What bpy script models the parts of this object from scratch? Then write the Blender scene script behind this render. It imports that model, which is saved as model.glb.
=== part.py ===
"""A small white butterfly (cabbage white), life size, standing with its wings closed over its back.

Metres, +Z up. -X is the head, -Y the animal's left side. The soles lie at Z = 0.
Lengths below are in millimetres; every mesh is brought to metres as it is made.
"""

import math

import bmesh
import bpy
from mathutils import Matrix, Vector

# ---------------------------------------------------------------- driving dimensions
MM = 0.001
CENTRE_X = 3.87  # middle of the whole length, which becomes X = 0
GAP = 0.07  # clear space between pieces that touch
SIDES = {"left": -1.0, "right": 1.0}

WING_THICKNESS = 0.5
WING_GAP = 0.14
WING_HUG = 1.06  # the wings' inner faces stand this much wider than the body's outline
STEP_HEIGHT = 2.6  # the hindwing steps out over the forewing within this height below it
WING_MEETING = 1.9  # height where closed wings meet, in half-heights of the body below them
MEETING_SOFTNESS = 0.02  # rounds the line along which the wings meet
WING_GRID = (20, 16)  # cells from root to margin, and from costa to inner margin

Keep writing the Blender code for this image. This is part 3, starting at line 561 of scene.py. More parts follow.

^^^^^^^^

Starting at the first line of the listing, retype every line up to and including the one with "from mathutils import Matrix, Vector".

What bpy script models the parts of this object from scratch? Then write the Blender scene script behind this render. It imports that model, which is saved as model.glb.
=== part.py ===
"""A small white butterfly (cabbage white), life size, standing with its wings closed over its back.

Metres, +Z up. -X is the head, -Y the animal's left side. The soles lie at Z = 0.
Lengths below are in millimetres; every mesh is brought to metres as it is made.
"""

import math

import bmesh
import bpy
from mathutils import Matrix, Vector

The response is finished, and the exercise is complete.